Francisco Gil

Contemplações

Francisco Gil

Teixeira Lopes: um retrato do infortúnio nacional

António Teixeira Lopes foi um dos mais notáveis escultores portugueses. Nasceu em Vila Nova de Gaia no mês de outubro de 1866, numa modesta casa próxima da Fábrica de Cerâmica das Devesas, onde o pai, José Joaquim Teixeira Lopes (1837-1918), ceramista e escultor, trabalhava. O contexto familiar onde cresceu, do desenho, da escultura e da cerâmica, atividades que o pai desenvolveu com algum sucesso, tiveram grande importância no futuro de Teixeira Lopes, filho. O pai, José Joaquim fora o autor da estátua de D. Pedro V da Praça da Batalha, no Porto (1862), tendo lhe sido atribuída uma bolsa de estudos que lhe permitiu realizar uma temporada em Paris (1864-1865) na Escola Imperial de Belas-Artes.

Mas, o que o terá impressionado mais foi provavelmente a obra escultórica de Soares dos Reis, “Flor Agreste” exposta em 1881 numa exposição coletiva no Centro Artístico Portuense. No ano seguinte, com 16 anos de idade, ingressaria na Academia Portuense de Belas Artes, onde foram seus mestres, Marques de Oliveira e o próprio Soares dos Reis cuja obra tanto admirava. Terminou o curso em 1884 e no ano seguinte obteve uma bolsa particular para estudar escultura em Paris. Depois de uma experiência que o desiludiu, na Escola de Artes Decorativas da cidade luz, realizou as provas de admissão às Belas-Artes, tendo se classificado em primeiro lugar. Participou nos anos seguintes no então importante Salon de Paris, que era na altura, o grande evento de exposições das Belas Artes. No Salon de 1889 obteve uma medalha de ouro com “A Viúva”, obra que o tornaria um dos grandes nomes da escultura portuguesa do século XIX.

A escultura “A Viúva”, uma das mais célebres esculturas portuguesas, é uma representação dramática de uma jovem mulher com o seu filho. Teixeira Lopes transmite-nos o desespero da jovem mãe, que se abeira da pequena criança que procura desesperadamente a mama. É uma imagem dramática, que se enquadra no sentimentalismo da época, tão bem caracterizado, por exemplo, com “O Desterrado” do seu mestre Soares dos Reis, ou em outras obras suas como a “Caridade” ou “A Dor”. Interessante também na visão deste dramatismo, a recorrente tristeza revelada em algumas obras naturalistas deste período, uma imagem do infortúnio sentido por uma geração de intelectuais sobre a estagnação e decadência do país.

Como refere José Teixeira (2005), “A Viúva” tal como a personagem do conto de Eça de Queirós, Suave Milagre, é uma desalentada figura do imaginário cristão que pela intercessão do filho que ergue os olhos ao céu numa indizível prece, supera o seu desamparo.

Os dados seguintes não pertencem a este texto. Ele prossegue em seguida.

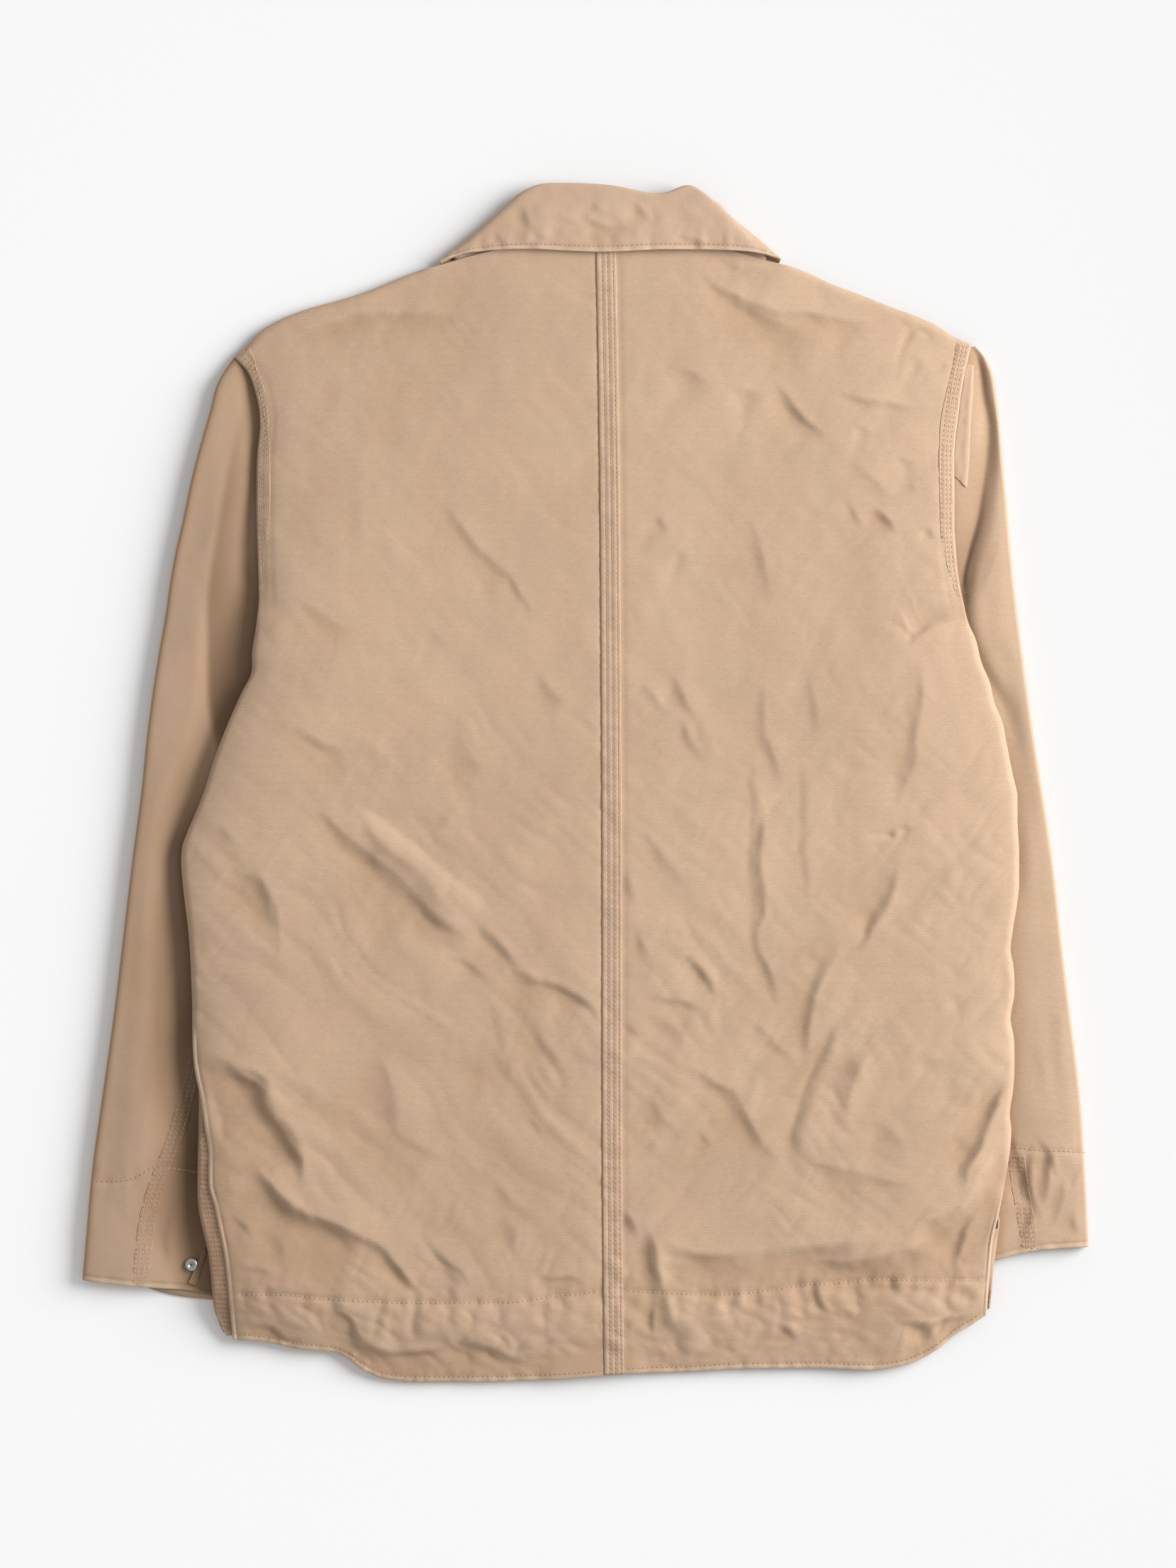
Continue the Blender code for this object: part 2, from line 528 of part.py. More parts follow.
def make_side_seam(side, made_of):
    """The felled side seam: tucked under the back's edge and turned down round the outline."""
    top = SIDE_SEAM_TOP[side] - 6
    low = -357 if side == LEFT else -341
    y = np.linspace(low, top, 12 if side == LEFT else 5)
    seam, outline = EDGE[side](y), OUTLINE[side](y)
    reach = FOLD_REACH * 0.6
    inner = seam - side * (FOLD_REACH + 1.5)
    outer = outline - side * reach
    inner = np.where((outer - inner) * side < 3, outer - side * 3, inner)
    height = back_height(seam - side * FOLD_REACH, y) - LAYER - SLACK
    columns = [np.stack([between(inner, outer, t), y, height], axis=1) for t in (0, 0.5, 1)]
    drop = height - side_meeting(side, y) - SIDE_SEAM_GAP
    columns += turned(columns[-1], (side, 0, 0), reach, drop, np.ones_like(y))
    word = "left" if side == LEFT else "right"
    cloth("side_seam_" + word, np.stack(columns, axis=1), made_of)


def make_felled_seams(left, right, made_of):
    """Strips on the back, made from its points: down the centre and round each armhole."""
    off = CLOTH / 2 + GAP + SEAM_CLOTH / 2
    centre = moved_out(right, off)[: BACK_ROWS, -2:]
    start = centre[:, 1:]
    width = CENTRE_SEAM_WIDTH / (centre[:, :1, 0:1] - start[:, :, 0:1])
    strip = np.concatenate([start, start + (centre[:, :1] - start) * width], axis=1)
    cloth("centre_back_seam", strip, made_of, SEAM_CLOTH)
    turned_columns = len(TURNS)
    for side, grid in ((LEFT, left), (RIGHT, right)):
        rows = [r for r in range(BACK_ROWS) if grid[r, 0, 1] > UNDERARM + 4]
        strip = moved_out(grid, off)[rows, : turned_columns + 2]
        word = "left" if side == LEFT else "right"
        cloth("armhole_seam_" + word, strip, made_of, SEAM_CLOTH)


def sleeve_section(side, y):
    """Points of the sleeve's section at each y, by name, as an x and a height."""
    at = {
        name: spline(SLEEVE[side], 0, index)(y)
        for index, name in enumerate(SleeveRow._fields)
        if index
    }
    room = (at["outer"] - at["trough_x"]) * side
    crest_in = np.minimum(CREST_IN, np.maximum(room * 0.55, SLEEVE_ROLL + 0.8))
    return {
        "edge": np.array([at["outer"] - side * SLEEVE_ROLL, at["crest"] - EDGE_DROP]),
        "crest": np.array([at["outer"] - side * crest_in, at["crest"]]),
        "trough": np.array([at["trough_x"], at["trough"]]),
        "shelf": np.array([at["shelf_x"], at["shelf"]]),
        "inner": np.array([at["inner_x"], at["inner"]]),
    }


def sleeve_rows(side, kind, u, rows):
    """Y of each point of a column that lies at u across the sleeve."""
    low = float(spline(CUFF[side, kind])(u))
    first, last = SLEEVE[side][0].y, SLEEVE[side][-1].y
    nominal = np.linspace(first, last, rows)
    shift = (low - first) * smooth(1 - (nominal - first) / 80)
    return nominal, nominal + shift


def make_sleeve(side, made_of):
    """The upper panel, which rolls over at its outer edge, and the flat under panel."""
    word = "left" if side == LEFT else "right"
    columns = []
    for column in UPPER_COLUMNS:
        nominal, y = sleeve_rows(side, "upper", column.share, SLEEVE_ROWS)
        sections = sleeve_section(side, nominal)
        start, end = sections[column.start], sections[column.end]
        points = between(start, end, column.way)
        columns.append(np.stack([points[0], y, points[1]], axis=1))
    edge_line = columns[0]
    drop = edge_line[:, 2] - ROLL_MEETING - TURN_GAP
    ones = np.ones(len(edge_line))
    turns = turned(edge_line, (side, 0, 0), SLEEVE_ROLL, drop, ones)
    upper = np.stack(turns[::-1] + columns, axis=1)
    lid = np.where(upper[:, :, 1] > UNDERARM + 12, back_height(upper[:, :, 0], upper[:, :, 1]),
                   front_height(upper[:, :, 0], upper[:, :, 1], side)) - LAYER - SLACK
    under_body = inside(side, upper[:, :, 0], upper[:, :, 1]) > 0
    upper[:, :, 2] = np.where(under_body, np.minimum(upper[:, :, 2], lid), upper[:, :, 2])
    cloth("sleeve_" + word + "_upper", upper, made_of)

    columns = []
    for u in UNDER_COLUMNS:
        nominal, y = sleeve_rows(side, "under", u, UNDER_ROWS)
        sections = sleeve_section(side, nominal)
        x = between(sections["edge"], sections["inner"], u)[0]
        columns.append(np.stack([x, y, FLOOR_LAYER + 0 * x], axis=1))
    ones = np.ones(UNDER_ROWS)
    rise = (FLOOR_LAYER - ROLL_MEETING + TURN_GAP) * ones
    turns = turned(columns[0], (side, 0, 0), SLEEVE_ROLL, rise, ones)
    cloth("sleeve_" + word + "_under", np.stack(turns[::-1] + columns, axis=1), made_of)
    return upper


def resting_on(grid, clearance):
    """Function that gives the height just above a grid's cloth at a place in plan."""
    rows, columns = grid.shape[:2]
    points = [Vector(p) for p in grid.reshape(-1, 3)]
    faces = [
        (r * columns + c, r * columns + c + 1, (r + 1) * columns + c + 1, (r + 1) * columns + c)
        for r in range(rows - 1)
        for c in range(columns - 1)
    ]
    tree = BVHTree.FromPolygons(points, faces)
    sky = 100.0

    def at(x, y):
        hit = tree.ray_cast(Vector((x, y, sky)), Vector((0, 0, -1)))[0]
        return hit.z + CLOTH / 2 + clearance

    return at


def make_sleeve_seam(side, upper, made_of):
    height = resting_on(upper, GAP + SLACK + SEAM_CLOTH / 2)
    line = spline(SLEEVE_SEAM[side])
    first, last = SLEEVE_SEAM[side][0][0], SLEEVE_SEAM[side][-1][0]
    grid = []
    for y in np.linspace(first, last, 12):
        places = [float(line(y)) + t * SLEEVE_SEAM_WIDTH for t in (-0.5, 0, 0.5)]
        grid.append([(x, y, height(x, y)) for x in places])
    word = "left" if side == LEFT else "right"
    cloth("sleeve_seam_" + word, np.array(grid), made_of, SEAM_CLOTH)


def make_armhole_tab(upper, made_of):
    """End of the binding, lying on the sleeve beside the right armhole."""
    height = resting_on(upper, GAP + SLACK + SEAM_CLOTH / 2)
    right_edge = spline(((190, 247.5), (210, 249), (235, 250), (253, 251.5), (277, 252)))
    grid = []
    for t in np.linspace(0, 1, 7):
        low_left, low_right = between(199, 272, t), between(191, 271, t)
        x_left = float(EDGE[RIGHT](low_left)) + 1.2
        x_right = float(right_edge(low_right))
        ends = ((x_left, low_left), ((x_left + x_right) / 2, (low_left + low_right) / 2),
                (x_right, low_right))
        grid.append([(x, y, height(x, y)) for x, y in ends])
    cloth("armhole_tab_right", np.array(grid), made_of, SEAM_CLOTH)


def make_cuff_vent(upper, made_of):
    """Folded edge of the left cuff's vent, a narrow strip on the upper panel."""
    height = resting_on(upper, GAP + SLACK + CLOTH / 2)
    start, end, width = np.array((-246.2, -305.5)), np.array((-255.3, -326.0)), 2.4
    across = np.array((0.92, -0.4)) * width / 2
    grid = []
    for t in np.linspace(0, 1, 5):
        places = [between(start, end, t) + across * k for k in (-1, 1)]
        top = max(height(*place) for place in places)
        grid.append([(*place, top) for place in places])
    cloth("cuff_vent_left", np.array(grid), made_of)


def make_collar(made_of):
    """A flattened ring, open at the front: stand up to the rim, then the fall back down."""
    stations = np.array([[row.rim, row.edge, row.seam] for row in COLLAR], float)
    steps = np.arange(len(stations))
    fine = np.linspace(0, steps[-1], 2 * steps[-1] + 1)
    curves = np.empty((len(fine), 3, 3))
    for line in range(3):
        for axis in range(3):
            rows = list(zip(steps, stations[:, line, axis]))
            curves[:, line, axis] = spline(rows)(fine)
    rim, edge, seam = curves[:, 0], curves[:, 1], curves[:, 2]
    around = np.gradient(rim, axis=0)
    up = rim - (edge + seam) / 2
    up /= np.linalg.norm(up, axis=1, keepdims=True)
    out = np.cross(around, up)
    out /= np.linalg.norm(out, axis=1, keepdims=True)
    inner_top, outer_top = rim - out * COLLAR_FOLD, rim + out * COLLAR_FOLD
    lines = [seam, between(seam, inner_top, 0.5), inner_top]
    for degrees in (135, 90, 45):
        angle = math.radians(degrees)
        lines.append(rim + (out * math.cos(angle) + up * math.sin(angle)) * COLLAR_FOLD)
    lines += [outer_top, between(outer_top, edge, 0.35), between(outer_top, edge, 0.7), edge]
    cloth("collar", np.stack(lines, axis=1), made_of, COLLAR_CLOTH)


def turned_piece(name, profile, place, made_of, steps):
    """A round piece: its profile, (radius, height) from the axis out and back, is screwed round."""
    mesh = bpy.data.meshes.new(name)
    points = [(radius * MM, 0, height * MM) for radius, height in profile]
    mesh.from_pydata(points, [(i, i + 1) for i in range(len(points) - 1)], [])
    item = add_object(name, mesh, made_of)
    item.location = [value * MM for value in place]
    screw = item.modifiers.new("turn", "SCREW")
    screw.steps = steps
    screw.render_steps = steps
    screw.use_merge_vertices = True
    screw.merge_threshold = 0.00001
    return item


def make_buttons(made_of):
    """Shanked metal buttons on the front, face down on the surface."""
    r, h = BUTTON_RADIUS, BUTTON_HEIGHT
    profile = ((0, h), (r * 0.55, h), (r * 0.95, h * 0.75), (r, h * 0.4), (r * 0.9, 0),
               (r * 0.45, 0), (r * 0.35, h * 0.2), (0, h * 0.2))
    for index, y in enumerate(BUTTON_ROWS):
        turned_piece(f"front_button_{index + 1}", profile, (CENTRE_FRONT, y, 0), made_of, 14)


def make_tack(upper, made_of):
    """Metal tack of the left cuff: a ring with a sunk middle, on the sleeve."""
    height = resting_on(upper, 0)
    around = [i * math.pi / 4 for i in range(8)]
    x, y = TACK_PLACE
    r, h = TACK_RADIUS, TACK_HEIGHT
    base = max(height(x + r * math.cos(a), y + r * math.sin(a)) for a in around) + GAP + SLACK / 2
    profile = ((0, h * 0.45), (r * 0.4, h * 0.45), (r * 0.55, h), (r * 0.8, h), (r, h * 0.6),
               (r, 0), (0, 0))
    turned_piece("cuff_button_left", profile, (x, y, base), made_of, 14)


def main():
    clear_scene()
    bpy.context.scene.collection.children.link(made)
    duck = material("duck", TAN, 0.85)
    seam_duck = material("duck_seam", TAN_DARK, 0.85)
    metal = material("metal", METAL, 0.35, 0.9)
    left_back = make_back(LEFT, duck)
    right_back = make_back(RIGHT, duck)
    make_felled_seams(left_back, right_back, seam_duck)
    uppers = {}
    for side in (LEFT, RIGHT):
        make_front(side, duck)
        make_side_seam(side, seam_duck)
        uppers[side] = make_sleeve(side, duck)
        make_sleeve_seam(side, uppers[side], seam_duck)
    make_armhole_tab(uppers[RIGHT], seam_duck)
    make_cuff_vent(uppers[LEFT], seam_duck)
    make_collar(duck)
    make_buttons(metal)
    make_tack(uppers[LEFT], metal)


main()
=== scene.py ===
"""Looks of a chore jacket of tan cotton duck that lies face down, with its back up.

All sizes are in millimetres and in the part's own frame; the meshes are made in metres. X runs to
the wearer's right, Y towards the collar and Z up from the surface. Each piece of cloth is a fine
grid over the form of the solid that it stands for, closed below into a thin shell. Its creases,
puckers and seams are heights added to that grid, and its thread is a mesh of small stitches.
"""

import math

import bpy
import numpy as np
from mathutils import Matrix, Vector
from mathutils.bvhtree import BVHTree


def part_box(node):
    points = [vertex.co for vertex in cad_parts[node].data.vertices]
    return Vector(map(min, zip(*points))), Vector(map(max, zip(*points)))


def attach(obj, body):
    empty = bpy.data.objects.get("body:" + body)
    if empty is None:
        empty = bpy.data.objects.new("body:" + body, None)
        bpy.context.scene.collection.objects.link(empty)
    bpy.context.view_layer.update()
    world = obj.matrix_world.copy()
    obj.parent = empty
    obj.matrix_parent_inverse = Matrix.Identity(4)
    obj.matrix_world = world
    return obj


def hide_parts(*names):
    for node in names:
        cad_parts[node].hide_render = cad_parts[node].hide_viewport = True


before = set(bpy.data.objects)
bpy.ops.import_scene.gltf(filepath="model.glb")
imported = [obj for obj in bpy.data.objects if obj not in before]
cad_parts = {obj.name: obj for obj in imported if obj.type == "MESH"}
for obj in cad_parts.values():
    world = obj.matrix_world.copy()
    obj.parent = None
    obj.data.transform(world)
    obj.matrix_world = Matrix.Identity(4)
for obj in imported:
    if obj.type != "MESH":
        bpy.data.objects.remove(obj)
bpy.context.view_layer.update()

MM = 0.001
LEFT, RIGHT = -1, 1
WORD = {LEFT: "left", RIGHT: "right"}

# The part's own sizes
CLOTH = 1.3
SEAM_CLOTH = 0.9
COLLAR_CLOTH = 2.0
GAP = 0.3
SLACK = 0.2
LAYER = CLOTH + GAP
TURN_GAP = 0.35
SIDE_SEAM_GAP = 0.9
FLOOR_LAYER = CLOTH / 2
CENTRE_SEAM_WIDTH = 13.0
ARMHOLE_SEAM_WIDTH = 8.0
SLEEVE_SEAM_WIDTH = 11.0
FOLD_REACH = 4.5
CENTRE_FRONT = 8.0
LAP = 14.0
BACK_LEVEL = 8.6
BACK_RISE = {LEFT: 8.4, RIGHT: 6.0}
FRONT_LEVEL = FLOOR_LAYER + LAYER
FRONT_STEP = 4.0
FRONT_RISE = 1.8
PLACKET_LEVEL = 2.5 + GAP + CLOTH / 2
SLEEVE_STEP = 28.0
STEP_START = 10.0
UNDERARM = 118.0
SLEEVE_ROLL = 1.7
ROLL_MEETING = 2.5
EDGE_DROP = 0.3
COLLAR_FOLD = 1.35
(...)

Indício dessa relação dialógica é a presença de um terceiro elemento ambivalente/ausente n’A Viúva: o pai morto, metaforizado no olhar da mãe direcionado ao chão e o pai vivo, subjacente no olhar do filho voltado ao cimo e que pela elementar graciosidade da sua inocência alcança a graça divina.

O naturalismo da obra observa-se no delineado dos corpos e vestes. Duas figuras no espaço de um humilde quarto. A cena escultórica revela um berço com roupa enrugada pela agitação da fome da criança. São notórios, nesta peça a influência de esquemas escultóricos franceses, como a “Maternité” de Paul Dubois.
Em 1893, António Teixeira Lopes, regressa definitivamente a Portugal. O sucesso alcançado pelas suas obras permitiu-lhe que ao longo de toda a sua carreira receber encomendas, tendo sido um dos artistas plásticos portugueses mais bem-sucedidos profissionalmente. Faleceu em São Mamede de Ribatua, no dia 21 de junho de 1942.

“A Viúva”, obra em mármore está exposta no Museu de Arte Contemporânea do Chiado em Lisboa.